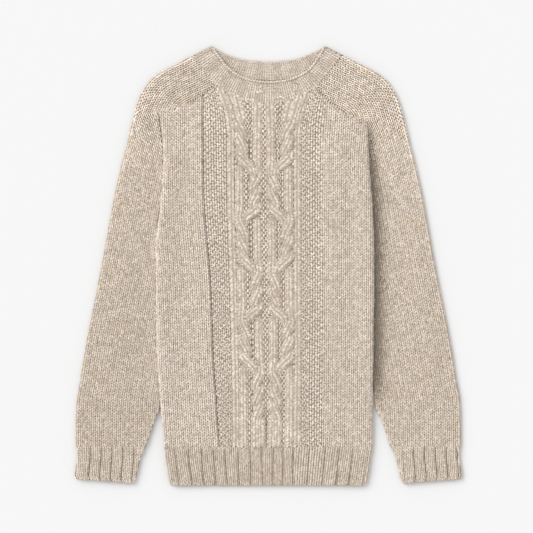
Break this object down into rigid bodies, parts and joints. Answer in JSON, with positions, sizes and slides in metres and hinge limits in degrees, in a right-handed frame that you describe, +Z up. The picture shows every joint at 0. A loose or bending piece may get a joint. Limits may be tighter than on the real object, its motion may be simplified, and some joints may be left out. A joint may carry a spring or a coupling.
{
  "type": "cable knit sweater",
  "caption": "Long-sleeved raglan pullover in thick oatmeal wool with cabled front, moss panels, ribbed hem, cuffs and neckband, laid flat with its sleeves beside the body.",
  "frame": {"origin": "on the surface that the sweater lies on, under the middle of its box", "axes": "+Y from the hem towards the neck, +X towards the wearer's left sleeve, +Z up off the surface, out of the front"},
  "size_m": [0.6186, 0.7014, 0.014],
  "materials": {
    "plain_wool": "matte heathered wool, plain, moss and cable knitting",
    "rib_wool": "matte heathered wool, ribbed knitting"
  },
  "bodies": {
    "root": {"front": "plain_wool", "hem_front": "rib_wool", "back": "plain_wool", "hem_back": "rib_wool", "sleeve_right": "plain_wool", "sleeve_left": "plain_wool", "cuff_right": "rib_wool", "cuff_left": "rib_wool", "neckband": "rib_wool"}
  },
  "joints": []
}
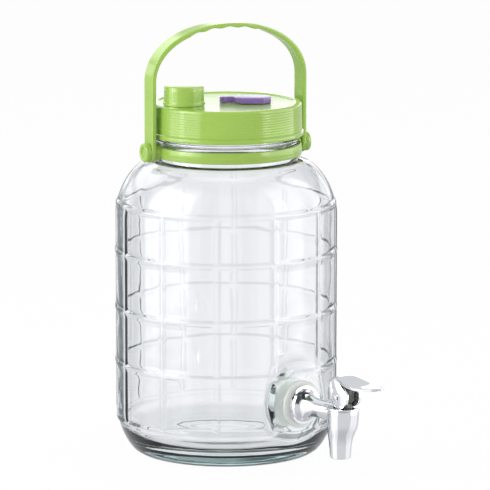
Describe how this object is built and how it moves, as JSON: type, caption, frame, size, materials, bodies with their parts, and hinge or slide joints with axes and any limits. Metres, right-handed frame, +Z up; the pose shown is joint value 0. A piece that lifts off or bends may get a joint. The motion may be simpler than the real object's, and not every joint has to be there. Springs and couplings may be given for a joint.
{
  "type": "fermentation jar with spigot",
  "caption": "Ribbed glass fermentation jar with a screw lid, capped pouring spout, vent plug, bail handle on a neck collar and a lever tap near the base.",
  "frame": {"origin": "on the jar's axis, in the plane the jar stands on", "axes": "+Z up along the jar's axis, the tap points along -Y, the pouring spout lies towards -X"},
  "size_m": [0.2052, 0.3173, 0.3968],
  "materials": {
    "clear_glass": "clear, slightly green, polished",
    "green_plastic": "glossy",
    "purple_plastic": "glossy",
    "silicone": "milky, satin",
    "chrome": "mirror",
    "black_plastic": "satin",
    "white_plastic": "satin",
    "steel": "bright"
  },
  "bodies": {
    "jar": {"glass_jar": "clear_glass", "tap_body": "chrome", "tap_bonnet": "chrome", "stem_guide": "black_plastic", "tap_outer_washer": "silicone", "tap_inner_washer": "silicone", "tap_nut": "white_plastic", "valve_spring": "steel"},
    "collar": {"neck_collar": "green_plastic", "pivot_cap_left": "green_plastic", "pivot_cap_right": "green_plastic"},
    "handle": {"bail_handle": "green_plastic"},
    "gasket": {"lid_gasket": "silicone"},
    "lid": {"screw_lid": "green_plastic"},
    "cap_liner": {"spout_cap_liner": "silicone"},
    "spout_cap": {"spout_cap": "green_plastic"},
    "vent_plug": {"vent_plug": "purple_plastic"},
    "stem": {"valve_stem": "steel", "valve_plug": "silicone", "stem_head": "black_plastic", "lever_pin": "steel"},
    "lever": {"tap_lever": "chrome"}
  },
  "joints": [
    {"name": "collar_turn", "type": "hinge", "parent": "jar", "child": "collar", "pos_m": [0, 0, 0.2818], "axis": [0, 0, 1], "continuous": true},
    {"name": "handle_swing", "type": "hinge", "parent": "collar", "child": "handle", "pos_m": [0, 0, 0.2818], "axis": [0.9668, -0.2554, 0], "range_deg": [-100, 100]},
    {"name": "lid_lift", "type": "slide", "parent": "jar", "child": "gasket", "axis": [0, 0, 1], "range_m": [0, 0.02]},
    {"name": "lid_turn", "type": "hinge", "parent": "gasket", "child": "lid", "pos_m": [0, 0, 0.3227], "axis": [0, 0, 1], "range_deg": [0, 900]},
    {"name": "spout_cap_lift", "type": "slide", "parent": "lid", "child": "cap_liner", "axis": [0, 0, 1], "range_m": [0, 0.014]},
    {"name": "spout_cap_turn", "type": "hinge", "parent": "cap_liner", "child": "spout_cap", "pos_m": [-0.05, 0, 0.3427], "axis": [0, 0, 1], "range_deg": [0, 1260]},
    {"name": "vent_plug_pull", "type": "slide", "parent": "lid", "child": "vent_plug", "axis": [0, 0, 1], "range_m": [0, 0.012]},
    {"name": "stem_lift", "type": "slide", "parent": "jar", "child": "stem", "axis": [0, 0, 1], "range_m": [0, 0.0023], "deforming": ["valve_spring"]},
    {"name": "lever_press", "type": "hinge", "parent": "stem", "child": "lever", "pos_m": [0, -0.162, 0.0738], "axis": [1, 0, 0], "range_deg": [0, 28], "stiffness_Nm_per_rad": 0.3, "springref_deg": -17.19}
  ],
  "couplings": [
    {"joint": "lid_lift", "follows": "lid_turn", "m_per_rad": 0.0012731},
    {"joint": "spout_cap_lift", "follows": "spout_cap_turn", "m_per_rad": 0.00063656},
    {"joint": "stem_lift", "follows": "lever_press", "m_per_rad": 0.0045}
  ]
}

Task goal.
Make an exact copy of the records.

Result of this exercise.
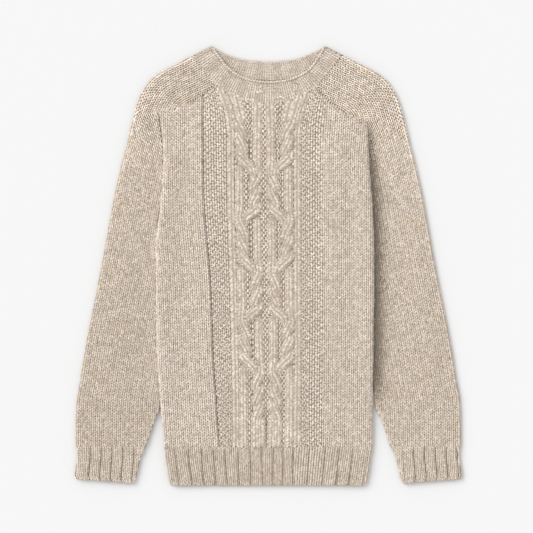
Break this object down into rigid bodies, parts and joints. Answer in JSON, with positions, sizes and slides in metres and hinge limits in degrees, in a right-handed frame that you describe, +Z up. The picture shows every joint at 0. A loose or bending piece may get a joint. Limits may be tighter than on the real object, its motion may be simplified, and some joints may be left out. A joint may carry a spring or a coupling.
{
  "type": "cable knit sweater",
  "caption": "Long-sleeved raglan pullover in thick oatmeal wool with cabled front, moss panels, ribbed hem, cuffs and neckband, laid flat with its sleeves beside the body.",
  "frame": {"origin": "on the surface that the sweater lies on, under the middle of its box", "axes": "+Y from the hem towards the neck, +X towards the wearer's left sleeve, +Z up off the surface, out of the front"},
  "size_m": [0.6186, 0.7014, 0.014],
  "materials": {
    "plain_wool": "matte heathered wool, plain, moss and cable knitting",
    "rib_wool": "matte heathered wool, ribbed knitting"
  },
  "bodies": {
    "root": {"front": "plain_wool", "hem_front": "rib_wool", "back": "plain_wool", "hem_back": "rib_wool", "sleeve_right": "plain_wool", "sleeve_left": "plain_wool", "cuff_right": "rib_wool", "cuff_left": "rib_wool", "neckband": "rib_wool"}
  },
  "joints": []
}
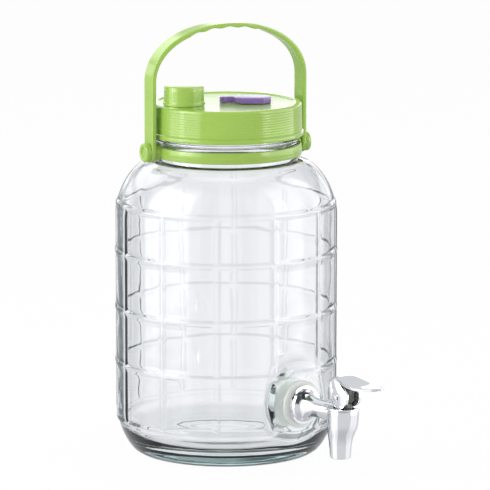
Describe how this object is built and how it moves, as JSON: type, caption, frame, size, materials, bodies with their parts, and hinge or slide joints with axes and any limits. Metres, right-handed frame, +Z up; the pose shown is joint value 0. A piece that lifts off or bends may get a joint. The motion may be simpler than the real object's, and not every joint has to be there. Springs and couplings may be given for a joint.
{
  "type": "fermentation jar with spigot",
  "caption": "Ribbed glass fermentation jar with a screw lid, capped pouring spout, vent plug, bail handle on a neck collar and a lever tap near the base.",
  "frame": {"origin": "on the jar's axis, in the plane the jar stands on", "axes": "+Z up along the jar's axis, the tap points along -Y, the pouring spout lies towards -X"},
  "size_m": [0.2052, 0.3173, 0.3968],
  "materials": {
    "clear_glass": "clear, slightly green, polished",
    "green_plastic": "glossy",
    "purple_plastic": "glossy",
    "silicone": "milky, satin",
    "chrome": "mirror",
    "black_plastic": "satin",
    "white_plastic": "satin",
    "steel": "bright"
  },
  "bodies": {
    "jar": {"glass_jar": "clear_glass", "tap_body": "chrome", "tap_bonnet": "chrome", "stem_guide": "black_plastic", "tap_outer_washer": "silicone", "tap_inner_washer": "silicone", "tap_nut": "white_plastic", "valve_spring": "steel"},
    "collar": {"neck_collar": "green_plastic", "pivot_cap_left": "green_plastic", "pivot_cap_right": "green_plastic"},
    "handle": {"bail_handle": "green_plastic"},
    "gasket": {"lid_gasket": "silicone"},
    "lid": {"screw_lid": "green_plastic"},
    "cap_liner": {"spout_cap_liner": "silicone"},
    "spout_cap": {"spout_cap": "green_plastic"},
    "vent_plug": {"vent_plug": "purple_plastic"},
    "stem": {"valve_stem": "steel", "valve_plug": "silicone", "stem_head": "black_plastic", "lever_pin": "steel"},
    "lever": {"tap_lever": "chrome"}
  },
  "joints": [
    {"name": "collar_turn", "type": "hinge", "parent": "jar", "child": "collar", "pos_m": [0, 0, 0.2818], "axis": [0, 0, 1], "continuous": true},
    {"name": "handle_swing", "type": "hinge", "parent": "collar", "child": "handle", "pos_m": [0, 0, 0.2818], "axis": [0.9668, -0.2554, 0], "range_deg": [-100, 100]},
    {"name": "lid_lift", "type": "slide", "parent": "jar", "child": "gasket", "axis": [0, 0, 1], "range_m": [0, 0.02]},
    {"name": "lid_turn", "type": "hinge", "parent": "gasket", "child": "lid", "pos_m": [0, 0, 0.3227], "axis": [0, 0, 1], "range_deg": [0, 900]},
    {"name": "spout_cap_lift", "type": "slide", "parent": "lid", "child": "cap_liner", "axis": [0, 0, 1], "range_m": [0, 0.014]},
    {"name": "spout_cap_turn", "type": "hinge", "parent": "cap_liner", "child": "spout_cap", "pos_m": [-0.05, 0, 0.3427], "axis": [0, 0, 1], "range_deg": [0, 1260]},
    {"name": "vent_plug_pull", "type": "slide", "parent": "lid", "child": "vent_plug", "axis": [0, 0, 1], "range_m": [0, 0.012]},
    {"name": "stem_lift", "type": "slide", "parent": "jar", "child": "stem", "axis": [0, 0, 1], "range_m": [0, 0.0023], "deforming": ["valve_spring"]},
    {"name": "lever_press", "type": "hinge", "parent": "stem", "child": "lever", "pos_m": [0, -0.162, 0.0738], "axis": [1, 0, 0], "range_deg": [0, 28], "stiffness_Nm_per_rad": 0.3, "springref_deg": -17.19}
  ],
  "couplings": [
    {"joint": "lid_lift", "follows": "lid_turn", "m_per_rad": 0.0012731},
    {"joint": "spout_cap_lift", "follows": "spout_cap_turn", "m_per_rad": 0.00063656},
    {"joint": "stem_lift", "follows": "lever_press", "m_per_rad": 0.0045}
  ]
}